• What is required
Quote every line below exactly as it reads.

• Collected data
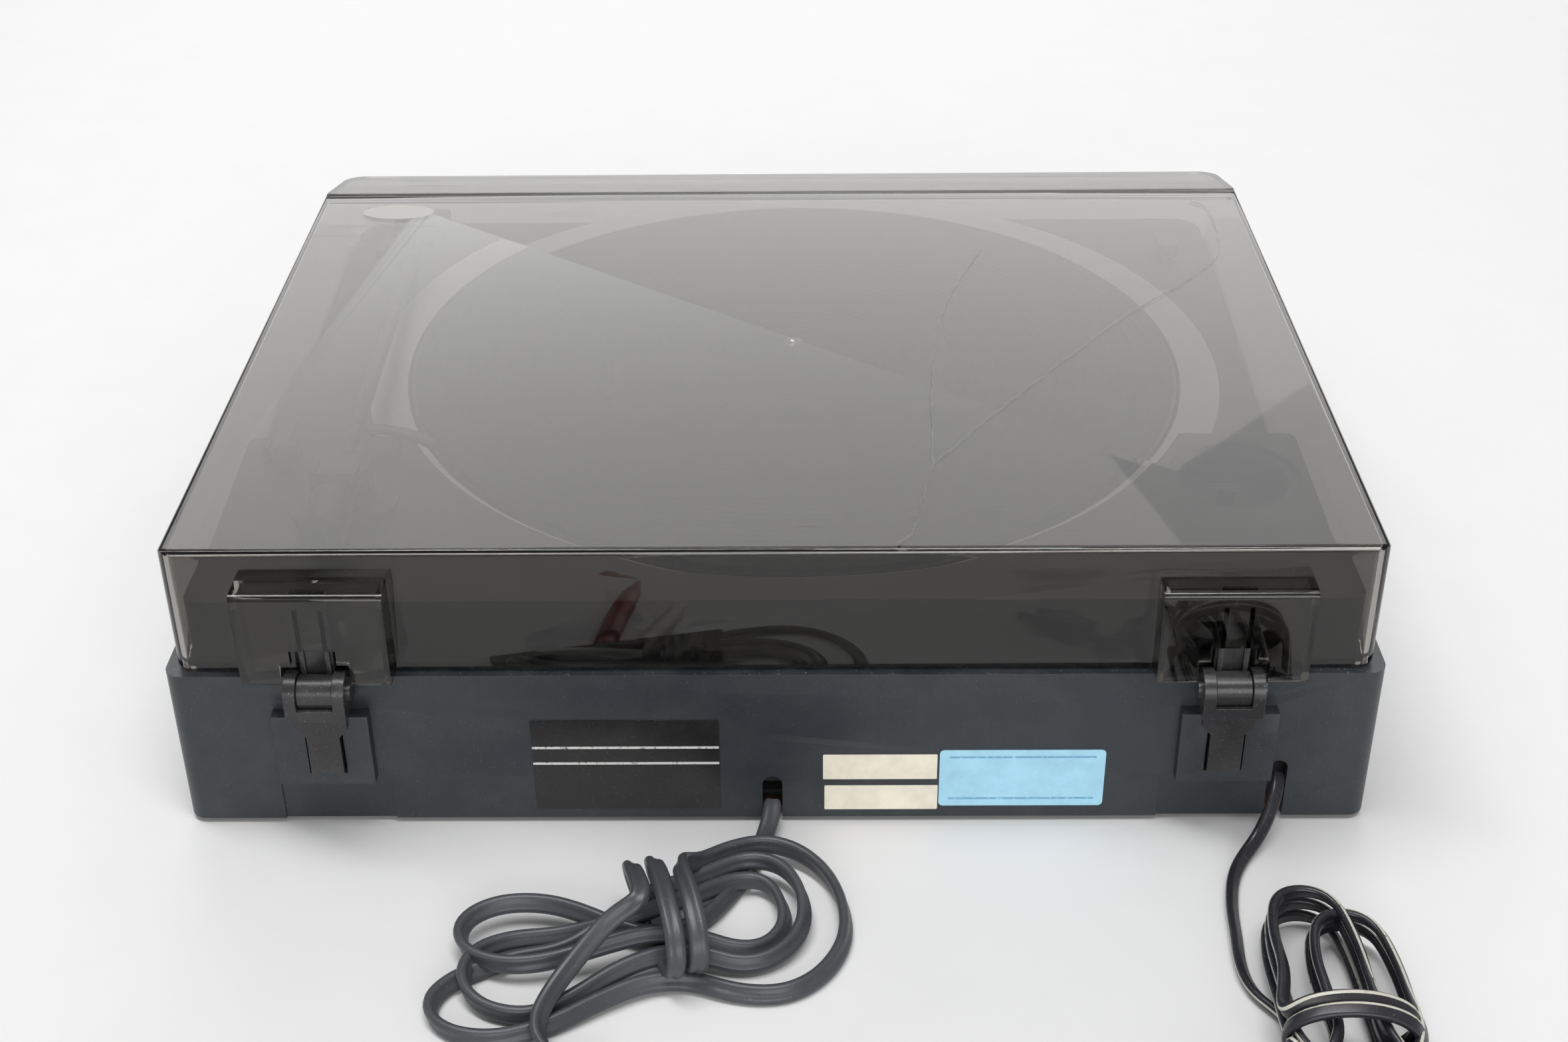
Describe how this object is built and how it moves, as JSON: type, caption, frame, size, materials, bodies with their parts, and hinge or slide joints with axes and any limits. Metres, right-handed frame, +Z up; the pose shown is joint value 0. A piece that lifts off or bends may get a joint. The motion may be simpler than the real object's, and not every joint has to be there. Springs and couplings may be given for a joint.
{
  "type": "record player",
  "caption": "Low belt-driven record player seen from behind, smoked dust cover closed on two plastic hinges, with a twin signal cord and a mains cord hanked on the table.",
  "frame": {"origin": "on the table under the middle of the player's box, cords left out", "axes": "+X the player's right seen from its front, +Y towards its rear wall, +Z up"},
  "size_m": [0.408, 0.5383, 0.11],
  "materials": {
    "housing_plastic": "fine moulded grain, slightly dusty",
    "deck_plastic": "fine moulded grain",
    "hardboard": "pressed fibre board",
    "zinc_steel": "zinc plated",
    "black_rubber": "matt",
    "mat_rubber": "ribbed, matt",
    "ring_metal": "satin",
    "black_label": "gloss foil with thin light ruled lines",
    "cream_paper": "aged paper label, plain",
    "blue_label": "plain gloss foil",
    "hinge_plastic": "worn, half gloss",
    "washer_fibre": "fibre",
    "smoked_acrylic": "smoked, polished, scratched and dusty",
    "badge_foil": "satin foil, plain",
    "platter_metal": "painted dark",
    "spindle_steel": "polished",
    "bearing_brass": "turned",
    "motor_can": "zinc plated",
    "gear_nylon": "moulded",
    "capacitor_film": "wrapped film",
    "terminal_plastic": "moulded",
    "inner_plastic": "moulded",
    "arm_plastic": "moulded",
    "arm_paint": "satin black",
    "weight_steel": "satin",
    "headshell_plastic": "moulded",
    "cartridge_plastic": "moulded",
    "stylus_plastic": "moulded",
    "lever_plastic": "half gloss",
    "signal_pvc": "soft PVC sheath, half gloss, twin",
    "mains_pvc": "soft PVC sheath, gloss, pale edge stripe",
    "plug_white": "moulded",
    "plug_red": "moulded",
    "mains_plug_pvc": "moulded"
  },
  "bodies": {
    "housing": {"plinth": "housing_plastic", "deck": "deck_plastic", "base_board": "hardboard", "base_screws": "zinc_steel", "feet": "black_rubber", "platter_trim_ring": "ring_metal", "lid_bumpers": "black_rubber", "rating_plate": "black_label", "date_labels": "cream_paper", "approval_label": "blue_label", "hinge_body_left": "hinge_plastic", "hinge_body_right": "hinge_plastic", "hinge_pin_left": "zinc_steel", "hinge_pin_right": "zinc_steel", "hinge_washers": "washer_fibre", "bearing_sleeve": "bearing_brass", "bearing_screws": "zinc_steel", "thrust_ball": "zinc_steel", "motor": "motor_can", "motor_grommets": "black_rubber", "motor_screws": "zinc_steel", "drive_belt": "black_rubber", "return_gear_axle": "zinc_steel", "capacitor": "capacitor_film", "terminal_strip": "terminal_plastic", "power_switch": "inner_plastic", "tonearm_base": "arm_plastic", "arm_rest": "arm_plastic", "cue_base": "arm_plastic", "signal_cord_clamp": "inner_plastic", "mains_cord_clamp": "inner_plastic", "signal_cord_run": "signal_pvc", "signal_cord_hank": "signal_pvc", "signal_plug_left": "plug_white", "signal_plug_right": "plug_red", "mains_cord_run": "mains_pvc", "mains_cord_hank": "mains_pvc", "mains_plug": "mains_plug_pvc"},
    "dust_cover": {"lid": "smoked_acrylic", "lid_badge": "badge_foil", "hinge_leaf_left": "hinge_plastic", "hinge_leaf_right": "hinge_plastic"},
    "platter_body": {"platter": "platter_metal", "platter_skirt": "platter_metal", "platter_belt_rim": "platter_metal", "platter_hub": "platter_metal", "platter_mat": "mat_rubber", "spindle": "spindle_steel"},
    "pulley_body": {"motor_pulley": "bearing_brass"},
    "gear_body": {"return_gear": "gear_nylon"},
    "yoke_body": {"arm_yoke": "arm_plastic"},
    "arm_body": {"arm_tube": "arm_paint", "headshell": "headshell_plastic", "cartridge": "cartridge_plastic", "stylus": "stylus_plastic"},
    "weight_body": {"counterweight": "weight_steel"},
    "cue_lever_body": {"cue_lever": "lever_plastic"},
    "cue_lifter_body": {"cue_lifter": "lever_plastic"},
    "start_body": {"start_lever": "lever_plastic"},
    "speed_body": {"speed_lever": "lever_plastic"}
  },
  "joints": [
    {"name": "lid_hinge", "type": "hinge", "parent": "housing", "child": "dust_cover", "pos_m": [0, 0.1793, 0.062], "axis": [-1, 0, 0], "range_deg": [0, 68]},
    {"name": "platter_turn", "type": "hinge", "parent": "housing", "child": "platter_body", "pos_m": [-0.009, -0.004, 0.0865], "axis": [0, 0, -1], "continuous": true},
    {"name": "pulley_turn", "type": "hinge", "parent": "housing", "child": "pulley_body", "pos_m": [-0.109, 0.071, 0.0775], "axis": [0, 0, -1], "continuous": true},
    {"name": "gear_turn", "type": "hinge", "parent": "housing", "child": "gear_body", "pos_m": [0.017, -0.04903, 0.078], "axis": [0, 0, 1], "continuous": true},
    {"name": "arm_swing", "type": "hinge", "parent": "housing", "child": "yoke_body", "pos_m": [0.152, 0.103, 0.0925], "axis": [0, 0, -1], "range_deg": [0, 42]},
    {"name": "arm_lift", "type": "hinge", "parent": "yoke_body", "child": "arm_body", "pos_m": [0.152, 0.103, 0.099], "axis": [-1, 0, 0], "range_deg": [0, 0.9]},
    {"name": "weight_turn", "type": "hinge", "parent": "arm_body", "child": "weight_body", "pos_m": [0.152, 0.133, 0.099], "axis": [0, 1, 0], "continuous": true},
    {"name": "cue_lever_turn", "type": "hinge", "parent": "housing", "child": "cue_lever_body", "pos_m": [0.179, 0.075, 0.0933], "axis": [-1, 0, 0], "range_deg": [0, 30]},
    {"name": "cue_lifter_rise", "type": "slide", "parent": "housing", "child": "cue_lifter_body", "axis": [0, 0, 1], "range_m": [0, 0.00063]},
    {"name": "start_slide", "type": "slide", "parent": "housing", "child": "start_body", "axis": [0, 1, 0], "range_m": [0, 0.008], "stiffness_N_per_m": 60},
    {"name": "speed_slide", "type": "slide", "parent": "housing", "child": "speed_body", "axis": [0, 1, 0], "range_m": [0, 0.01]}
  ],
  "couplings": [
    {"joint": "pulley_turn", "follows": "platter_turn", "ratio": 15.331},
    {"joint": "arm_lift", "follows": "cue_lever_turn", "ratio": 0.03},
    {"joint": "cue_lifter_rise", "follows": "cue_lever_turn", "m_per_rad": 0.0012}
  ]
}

• Result of this task
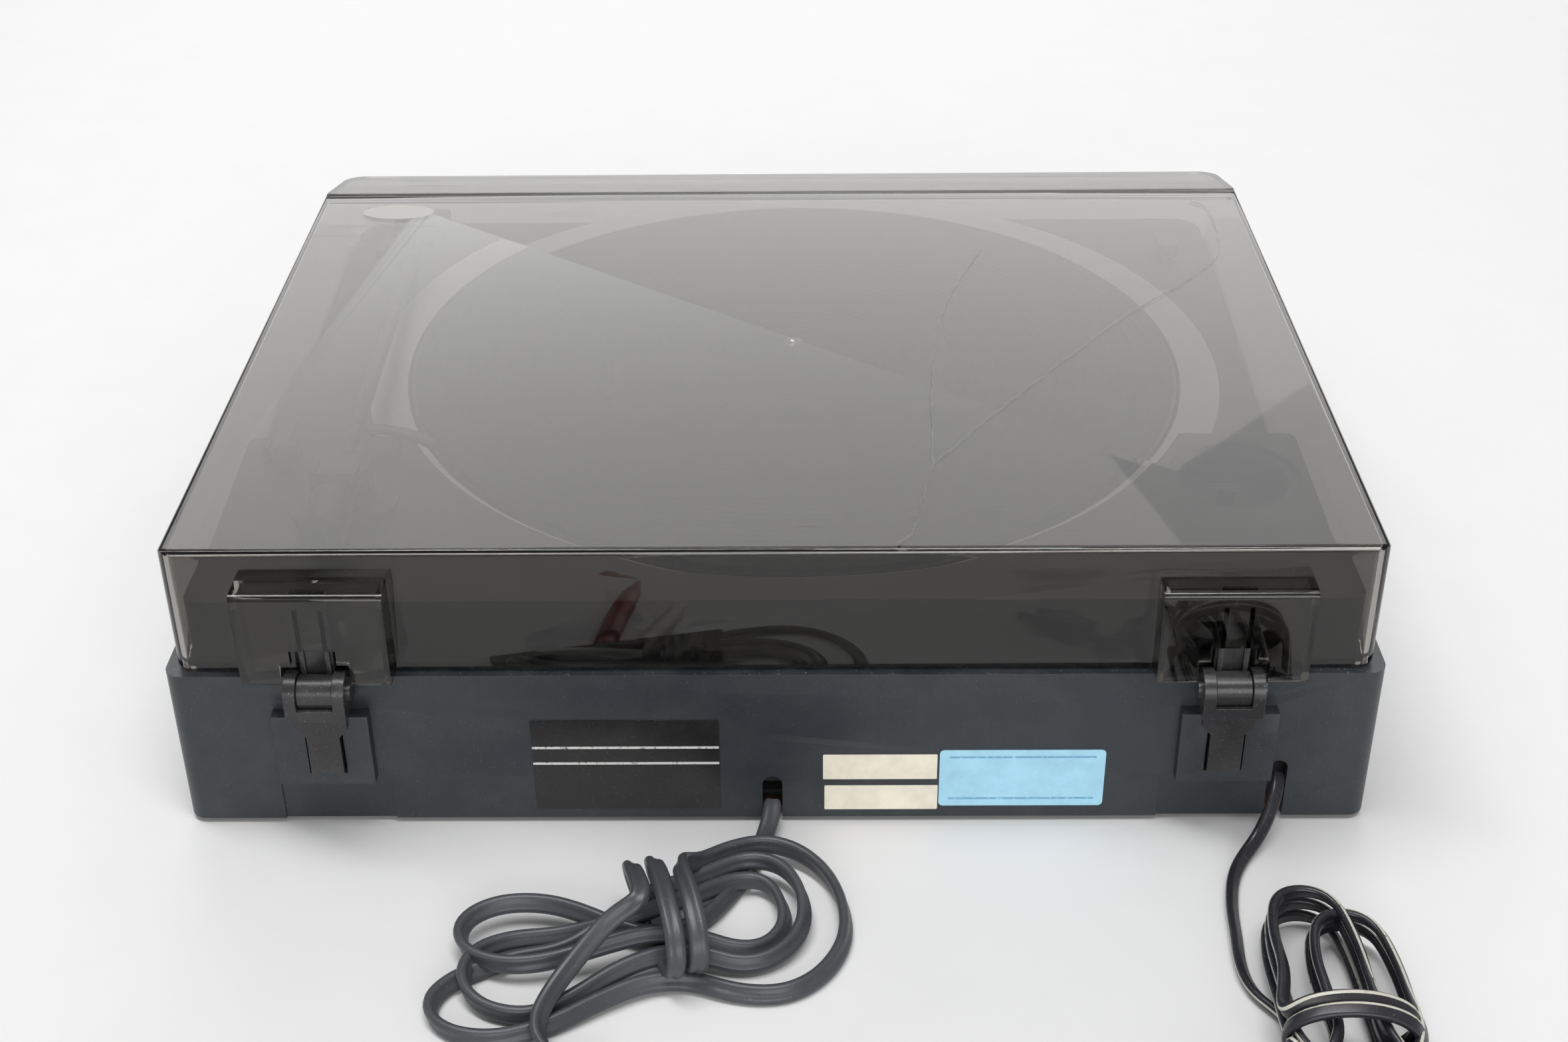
Describe how this object is built and how it moves, as JSON: type, caption, frame, size, materials, bodies with their parts, and hinge or slide joints with axes and any limits. Metres, right-handed frame, +Z up; the pose shown is joint value 0. A piece that lifts off or bends may get a joint. The motion may be simpler than the real object's, and not every joint has to be there. Springs and couplings may be given for a joint.
{
  "type": "record player",
  "caption": "Low belt-driven record player seen from behind, smoked dust cover closed on two plastic hinges, with a twin signal cord and a mains cord hanked on the table.",
  "frame": {"origin": "on the table under the middle of the player's box, cords left out", "axes": "+X the player's right seen from its front, +Y towards its rear wall, +Z up"},
  "size_m": [0.408, 0.5383, 0.11],
  "materials": {
    "housing_plastic": "fine moulded grain, slightly dusty",
    "deck_plastic": "fine moulded grain",
    "hardboard": "pressed fibre board",
    "zinc_steel": "zinc plated",
    "black_rubber": "matt",
    "mat_rubber": "ribbed, matt",
    "ring_metal": "satin",
    "black_label": "gloss foil with thin light ruled lines",
    "cream_paper": "aged paper label, plain",
    "blue_label": "plain gloss foil",
    "hinge_plastic": "worn, half gloss",
    "washer_fibre": "fibre",
    "smoked_acrylic": "smoked, polished, scratched and dusty",
    "badge_foil": "satin foil, plain",
    "platter_metal": "painted dark",
    "spindle_steel": "polished",
    "bearing_brass": "turned",
    "motor_can": "zinc plated",
    "gear_nylon": "moulded",
    "capacitor_film": "wrapped film",
    "terminal_plastic": "moulded",
    "inner_plastic": "moulded",
    "arm_plastic": "moulded",
    "arm_paint": "satin black",
    "weight_steel": "satin",
    "headshell_plastic": "moulded",
    "cartridge_plastic": "moulded",
    "stylus_plastic": "moulded",
    "lever_plastic": "half gloss",
    "signal_pvc": "soft PVC sheath, half gloss, twin",
    "mains_pvc": "soft PVC sheath, gloss, pale edge stripe",
    "plug_white": "moulded",
    "plug_red": "moulded",
    "mains_plug_pvc": "moulded"
  },
  "bodies": {
    "housing": {"plinth": "housing_plastic", "deck": "deck_plastic", "base_board": "hardboard", "base_screws": "zinc_steel", "feet": "black_rubber", "platter_trim_ring": "ring_metal", "lid_bumpers": "black_rubber", "rating_plate": "black_label", "date_labels": "cream_paper", "approval_label": "blue_label", "hinge_body_left": "hinge_plastic", "hinge_body_right": "hinge_plastic", "hinge_pin_left": "zinc_steel", "hinge_pin_right": "zinc_steel", "hinge_washers": "washer_fibre", "bearing_sleeve": "bearing_brass", "bearing_screws": "zinc_steel", "thrust_ball": "zinc_steel", "motor": "motor_can", "motor_grommets": "black_rubber", "motor_screws": "zinc_steel", "drive_belt": "black_rubber", "return_gear_axle": "zinc_steel", "capacitor": "capacitor_film", "terminal_strip": "terminal_plastic", "power_switch": "inner_plastic", "tonearm_base": "arm_plastic", "arm_rest": "arm_plastic", "cue_base": "arm_plastic", "signal_cord_clamp": "inner_plastic", "mains_cord_clamp": "inner_plastic", "signal_cord_run": "signal_pvc", "signal_cord_hank": "signal_pvc", "signal_plug_left": "plug_white", "signal_plug_right": "plug_red", "mains_cord_run": "mains_pvc", "mains_cord_hank": "mains_pvc", "mains_plug": "mains_plug_pvc"},
    "dust_cover": {"lid": "smoked_acrylic", "lid_badge": "badge_foil", "hinge_leaf_left": "hinge_plastic", "hinge_leaf_right": "hinge_plastic"},
    "platter_body": {"platter": "platter_metal", "platter_skirt": "platter_metal", "platter_belt_rim": "platter_metal", "platter_hub": "platter_metal", "platter_mat": "mat_rubber", "spindle": "spindle_steel"},
    "pulley_body": {"motor_pulley": "bearing_brass"},
    "gear_body": {"return_gear": "gear_nylon"},
    "yoke_body": {"arm_yoke": "arm_plastic"},
    "arm_body": {"arm_tube": "arm_paint", "headshell": "headshell_plastic", "cartridge": "cartridge_plastic", "stylus": "stylus_plastic"},
    "weight_body": {"counterweight": "weight_steel"},
    "cue_lever_body": {"cue_lever": "lever_plastic"},
    "cue_lifter_body": {"cue_lifter": "lever_plastic"},
    "start_body": {"start_lever": "lever_plastic"},
    "speed_body": {"speed_lever": "lever_plastic"}
  },
  "joints": [
    {"name": "lid_hinge", "type": "hinge", "parent": "housing", "child": "dust_cover", "pos_m": [0, 0.1793, 0.062], "axis": [-1, 0, 0], "range_deg": [0, 68]},
    {"name": "platter_turn", "type": "hinge", "parent": "housing", "child": "platter_body", "pos_m": [-0.009, -0.004, 0.0865], "axis": [0, 0, -1], "continuous": true},
    {"name": "pulley_turn", "type": "hinge", "parent": "housing", "child": "pulley_body", "pos_m": [-0.109, 0.071, 0.0775], "axis": [0, 0, -1], "continuous": true},
    {"name": "gear_turn", "type": "hinge", "parent": "housing", "child": "gear_body", "pos_m": [0.017, -0.04903, 0.078], "axis": [0, 0, 1], "continuous": true},
    {"name": "arm_swing", "type": "hinge", "parent": "housing", "child": "yoke_body", "pos_m": [0.152, 0.103, 0.0925], "axis": [0, 0, -1], "range_deg": [0, 42]},
    {"name": "arm_lift", "type": "hinge", "parent": "yoke_body", "child": "arm_body", "pos_m": [0.152, 0.103, 0.099], "axis": [-1, 0, 0], "range_deg": [0, 0.9]},
    {"name": "weight_turn", "type": "hinge", "parent": "arm_body", "child": "weight_body", "pos_m": [0.152, 0.133, 0.099], "axis": [0, 1, 0], "continuous": true},
    {"name": "cue_lever_turn", "type": "hinge", "parent": "housing", "child": "cue_lever_body", "pos_m": [0.179, 0.075, 0.0933], "axis": [-1, 0, 0], "range_deg": [0, 30]},
    {"name": "cue_lifter_rise", "type": "slide", "parent": "housing", "child": "cue_lifter_body", "axis": [0, 0, 1], "range_m": [0, 0.00063]},
    {"name": "start_slide", "type": "slide", "parent": "housing", "child": "start_body", "axis": [0, 1, 0], "range_m": [0, 0.008], "stiffness_N_per_m": 60},
    {"name": "speed_slide", "type": "slide", "parent": "housing", "child": "speed_body", "axis": [0, 1, 0], "range_m": [0, 0.01]}
  ],
  "couplings": [
    {"joint": "pulley_turn", "follows": "platter_turn", "ratio": 15.331},
    {"joint": "arm_lift", "follows": "cue_lever_turn", "ratio": 0.03},
    {"joint": "cue_lifter_rise", "follows": "cue_lever_turn", "m_per_rad": 0.0012}
  ]
}